What to work on
Set down the whole listing verbatim.

Provided data
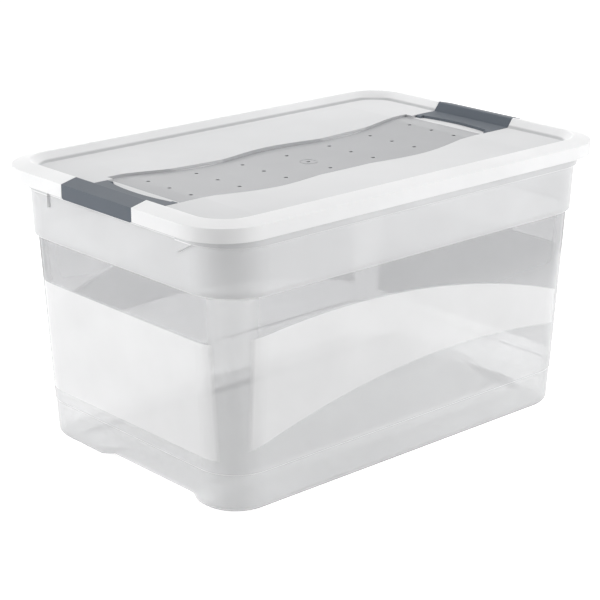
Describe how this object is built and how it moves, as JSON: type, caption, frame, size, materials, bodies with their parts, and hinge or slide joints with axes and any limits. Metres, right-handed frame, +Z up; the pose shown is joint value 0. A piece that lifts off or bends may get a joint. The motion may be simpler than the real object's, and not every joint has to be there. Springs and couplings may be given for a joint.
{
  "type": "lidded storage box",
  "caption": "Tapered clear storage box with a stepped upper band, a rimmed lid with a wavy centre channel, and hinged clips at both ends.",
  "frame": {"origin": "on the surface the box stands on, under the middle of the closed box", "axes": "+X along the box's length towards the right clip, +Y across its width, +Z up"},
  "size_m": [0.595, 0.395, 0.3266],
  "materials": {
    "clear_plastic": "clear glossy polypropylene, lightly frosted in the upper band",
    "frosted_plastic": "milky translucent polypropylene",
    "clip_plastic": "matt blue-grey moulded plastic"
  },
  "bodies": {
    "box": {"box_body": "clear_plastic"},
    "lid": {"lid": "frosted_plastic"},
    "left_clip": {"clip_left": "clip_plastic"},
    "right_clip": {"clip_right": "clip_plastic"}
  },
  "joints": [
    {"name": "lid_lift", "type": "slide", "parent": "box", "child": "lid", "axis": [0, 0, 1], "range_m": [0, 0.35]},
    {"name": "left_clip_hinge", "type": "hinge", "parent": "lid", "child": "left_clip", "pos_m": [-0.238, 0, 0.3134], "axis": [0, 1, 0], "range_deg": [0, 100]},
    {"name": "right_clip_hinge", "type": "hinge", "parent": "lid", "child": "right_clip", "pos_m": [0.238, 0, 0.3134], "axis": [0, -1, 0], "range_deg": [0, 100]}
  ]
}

Answer to the exercise
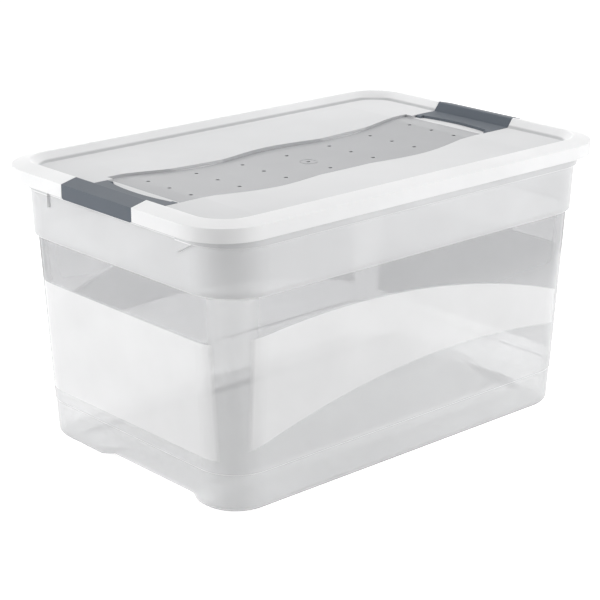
Describe how this object is built and how it moves, as JSON: type, caption, frame, size, materials, bodies with their parts, and hinge or slide joints with axes and any limits. Metres, right-handed frame, +Z up; the pose shown is joint value 0. A piece that lifts off or bends may get a joint. The motion may be simpler than the real object's, and not every joint has to be there. Springs and couplings may be given for a joint.
{
  "type": "lidded storage box",
  "caption": "Tapered clear storage box with a stepped upper band, a rimmed lid with a wavy centre channel, and hinged clips at both ends.",
  "frame": {"origin": "on the surface the box stands on, under the middle of the closed box", "axes": "+X along the box's length towards the right clip, +Y across its width, +Z up"},
  "size_m": [0.595, 0.395, 0.3266],
  "materials": {
    "clear_plastic": "clear glossy polypropylene, lightly frosted in the upper band",
    "frosted_plastic": "milky translucent polypropylene",
    "clip_plastic": "matt blue-grey moulded plastic"
  },
  "bodies": {
    "box": {"box_body": "clear_plastic"},
    "lid": {"lid": "frosted_plastic"},
    "left_clip": {"clip_left": "clip_plastic"},
    "right_clip": {"clip_right": "clip_plastic"}
  },
  "joints": [
    {"name": "lid_lift", "type": "slide", "parent": "box", "child": "lid", "axis": [0, 0, 1], "range_m": [0, 0.35]},
    {"name": "left_clip_hinge", "type": "hinge", "parent": "lid", "child": "left_clip", "pos_m": [-0.238, 0, 0.3134], "axis": [0, 1, 0], "range_deg": [0, 100]},
    {"name": "right_clip_hinge", "type": "hinge", "parent": "lid", "child": "right_clip", "pos_m": [0.238, 0, 0.3134], "axis": [0, -1, 0], "range_deg": [0, 100]}
  ]
}